Dataset excerpt:
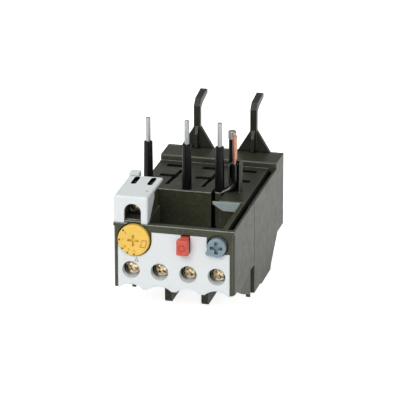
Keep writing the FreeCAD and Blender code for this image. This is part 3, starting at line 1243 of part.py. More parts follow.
def link_wire_core():
    """Bare end of the link wire above its insulation."""
    x, y = WIRE
    return rod_z(x, y, CORE_DIAMETER / 2, DECK_HEIGHT + WIRE_TOP, DECK_HEIGHT + CORE_TOP)


def label_insert():
    """Pale insert on the rear wall of the pocket: a slanted plate, with a strip across the notch."""
    top = DECK_HEIGHT - INSERT_DROP
    low = top - INSERT_HEIGHT
    right = RAIL_LEFT - SEAT
    reach, high = INSERT_STRIP
    left = NOTCH_RIGHT - reach
    return prism_y([(left, top), (right, top), (right - INSERT_SLANT, low), (NOTCH_RIGHT + INSERT_SLANT, low),
                    (left, top - high)], POCKET_REAR + SEAT - INSERT_THICKNESS, POCKET_REAR + SEAT)


# ---- assembly ----------------------------------------------------------------------------------------
def build():
    closed, opened = bridge_fronts()
    nodes = {
        "housing_base": housing_base(),
        "deck_cover": deck_cover(),
        "rear_cover": rear_cover(),
        "front_plate": front_plate(),
        "terminal_cap": terminal_cap(),
        "setting_dial": setting_dial(),
        "setting_slider": setting_slider(),
        "stop_button": stop_button(),
        "stop_spring": coil_spring(STOP_X),
        "reset_knob": reset_knob(),
        "reset_plunger": reset_plunger(),
        "reset_spring": coil_spring(RESET_X),
        "contact_carrier": contact_carrier(),
        "nc_bridge": contact_bridge(-AUX_PITCH, closed),
        "no_bridge": contact_bridge(AUX_PITCH, opened),
        "aux_terminal_screws": aux_screws(),
        "aux_clamp_plates": aux_clamps(),
        "main_terminal_screws": main_screws(),
        "main_clamp_plates": main_clamps(),
        "overload_slider": overload_slider(),
        "phase_loss_slider": phase_loss_slider(),
        "differential_lever": differential_lever(),
        "trip_lever": trip_lever(),
        "compensation_strip": compensation_strip(),
        "trip_axle": trip_axle(),
        "aux_post": aux_post(),
        "aux_post_cap": aux_post_cap(),
        "link_wire_core": link_wire_core(),
        "link_wire_insulation": link_wire_insulation(),
        "label_insert": label_insert(),
    }
    nodes.update(coil_terminal())
    for number, x in enumerate(AUX_X, start=1):
        nodes["fixed_contact_%d" % number] = fixed_contact(x, -1 if x < 0 else 1)
    for index, pole in enumerate(POLES):
        x = pole_x(index)
        nodes["terminal_bar_" + pole] = terminal_bar(x)
        nodes["bimetal_" + pole] = bimetal(x)
        nodes["heater_" + pole] = heater(x)
        nodes["phase_pin_" + pole] = phase_pin(index)
        nodes["pin_sleeve_" + pole] = pin_sleeve(index)
    return nodes


def main():
    os.makedirs("parts", exist_ok=True)
    nodes = build()
    whole = Part.makeCompound(list(nodes.values())).BoundBox
    shift = Vector(0, -(whole.YMin + whole.YMax) / 2, 0)
    for name, shape in nodes.items():
        shape.translate(shift)
        shape.exportStep(os.path.join("parts", name + ".step"))


main()
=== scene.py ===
"""Looks of the thermal overload relay: finishes, marks, dark films of painted shade, lights, floor
and camera.

Lengths are in metres. X runs along the front to the right, Y to the rear and Z up.
"""

import json
import math

import bmesh
import bpy
from mathutils import Matrix, Vector

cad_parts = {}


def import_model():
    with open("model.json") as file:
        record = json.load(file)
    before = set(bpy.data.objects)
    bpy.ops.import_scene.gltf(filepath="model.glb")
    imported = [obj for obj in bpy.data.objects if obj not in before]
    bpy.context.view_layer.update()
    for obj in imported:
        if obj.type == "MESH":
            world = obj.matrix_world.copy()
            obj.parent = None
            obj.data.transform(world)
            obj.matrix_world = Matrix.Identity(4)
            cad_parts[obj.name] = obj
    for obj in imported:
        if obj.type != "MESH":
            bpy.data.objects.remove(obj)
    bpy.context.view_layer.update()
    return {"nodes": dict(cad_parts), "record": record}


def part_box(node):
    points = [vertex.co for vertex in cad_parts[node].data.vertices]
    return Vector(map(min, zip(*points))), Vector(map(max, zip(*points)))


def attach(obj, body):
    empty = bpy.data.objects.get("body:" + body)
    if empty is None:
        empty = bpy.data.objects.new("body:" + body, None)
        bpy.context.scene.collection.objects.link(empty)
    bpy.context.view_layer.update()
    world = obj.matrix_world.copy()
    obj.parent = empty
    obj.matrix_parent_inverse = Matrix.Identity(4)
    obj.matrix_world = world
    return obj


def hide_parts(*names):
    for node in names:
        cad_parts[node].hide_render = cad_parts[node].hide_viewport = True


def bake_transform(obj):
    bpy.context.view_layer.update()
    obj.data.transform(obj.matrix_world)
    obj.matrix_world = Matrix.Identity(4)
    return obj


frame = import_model()

MM = 0.001
SQUARE = ((-1, -1), (1, -1), (1, 1), (-1, 1))


# ---- node helpers -------------------------------------------------------------------------------
class Material:
    """A node material with one principled shader, built up by the calls below."""

    IOR = 1.5
    MIX_INPUTS = (0, 6, 7)  # factor and the two colours of a Mix node
    MIX_OUTPUT = 2
    AO_SAMPLES = 12

    def __init__(self, name, roughness, metallic=0.0, specular=0.5):
        self.material = bpy.data.materials.new(name)
        self.material.use_nodes = True
        self.tree = self.material.node_tree
        self.shader = self.tree.nodes["Principled BSDF"]
        self.shader.inputs["Roughness"].default_value = roughness
        self.shader.inputs["Metallic"].default_value = metallic
        self.shader.inputs["IOR"].default_value = self.IOR
        self.shader.inputs["Specular IOR Level"].default_value = specular
        self.place = self.add("ShaderNodeTexCoord").outputs["Object"]

    def put(self, socket, value):
        """Feed a socket from another node's socket, or set its value."""
        if isinstance(value, bpy.types.NodeSocket):
            self.tree.links.new(value, socket)
        else:
            socket.default_value = value

    def add(self, kind, **inputs):
        """New node with its inputs by name, where an underscore stands for a blank."""
        node = self.tree.nodes.new(kind)
        for key, value in inputs.items():
            self.put(node.inputs[key.replace("_", " ")], value)
        return node

    def stretched(self, scale):
        """Object coordinates, scaled along each axis."""
        return self.add("ShaderNodeMapping", Vector=self.place, Scale=scale).outputs["Vector"]

    def noise(self, size, detail=3.0, roughness=0.6, place=None):
        """Noise whose blobs are about one size across, in metres."""
        return self.add("ShaderNodeTexNoise", Vector=place or self.place, Scale=1.0 / size,
                        Detail=detail, Roughness=roughness).outputs["Fac"]

    def ramp(self, value, low, high, to_low=0.0, to_high=1.0):
        """Value from one range brought to another, and kept within it."""
        return self.add("ShaderNodeMapRange", Value=value, From_Min=low, From_Max=high,
                        To_Min=to_low, To_Max=to_high).outputs["Result"]

    def mix(self, factor, first, second):
        """Colour between two colours."""
        node = self.tree.nodes.new("ShaderNodeMix")
        node.data_type = "RGBA"
        for index, value in zip(self.MIX_INPUTS, (factor, first, second)):
            self.put(node.inputs[index], value)
        return node.outputs[self.MIX_OUTPUT]

    def maths(self, operation, first, second):
        node = self.tree.nodes.new("ShaderNodeMath")
        node.operation = operation
        self.put(node.inputs[0], first)
        self.put(node.inputs[1], second)
        return node.outputs[0]

    def dot(self, first, second):
        node = self.tree.nodes.new("ShaderNodeVectorMath")
        node.operation = "DOT_PRODUCT"
        self.put(node.inputs[0], first)
        self.put(node.inputs[1], second)
        return node.outputs["Value"]

    def edges(self, radius, towards=None):
        """1 along sharp edges, 0 on flats; weaker on edges that face away from one direction."""
        rounded = self.add("ShaderNodeBevel", Radius=radius).outputs["Normal"]
        true = self.add("ShaderNodeNewGeometry").outputs["True Normal"]
        mask = self.ramp(self.dot(rounded, true), 0.998, 0.9)
        if towards:
            facing = self.ramp(self.dot(rounded, towards), 0.7, 0.95, 0.12, 1.0)
            mask = self.maths("MULTIPLY", mask, facing)
        return mask

    def recess_shadow(self, distance, darkest, low=0.35, high=0.8):
        """Painted shade for the missing light in narrow recesses: a factor from the darkest value
        to 1.
        """
        node = self.add("ShaderNodeAmbientOcclusion", Distance=distance)
        node.samples = self.AO_SAMPLES
        return self.ramp(node.outputs["AO"], low, high, darkest, 1.0)

    def darkened(self, tone, factor):
        """A colour times a factor."""
        node = self.tree.nodes.new("ShaderNodeVectorMath")
        node.operation = "SCALE"
        self.put(node.inputs[0], tone)
        self.put(node.inputs["Scale"], factor)
        return node.outputs["Vector"]

    def bump(self, height, distance, radius=0.0):
        """Relief, over normals that are rounded at the edges where a radius is given."""
        node = self.add("ShaderNodeBump", Height=height, Distance=distance, Strength=1.0)
        if radius > 0:
            rounded = self.add("ShaderNodeBevel", Radius=radius).outputs["Normal"]
            self.put(node.inputs["Normal"], rounded)
        self.put(self.shader.inputs["Normal"], node.outputs["Normal"])

    def colour(self, socket):
        self.put(self.shader.inputs["Base Color"], socket)

    def roughness(self, socket):
        self.put(self.shader.inputs["Roughness"], socket)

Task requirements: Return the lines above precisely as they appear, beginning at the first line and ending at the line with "return rod_z(x, y, CORE_DIAMETER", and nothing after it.

Response to this task:
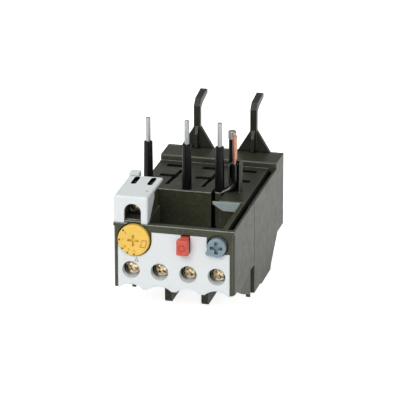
Keep writing the FreeCAD and Blender code for this image. This is part 3, starting at line 1243 of part.py. More parts follow.
def link_wire_core():
    """Bare end of the link wire above its insulation."""
    x, y = WIRE
    return rod_z(x, y, CORE_DIAMETER / 2, DECK_HEIGHT + WIRE_TOP, DECK_HEIGHT + CORE_TOP)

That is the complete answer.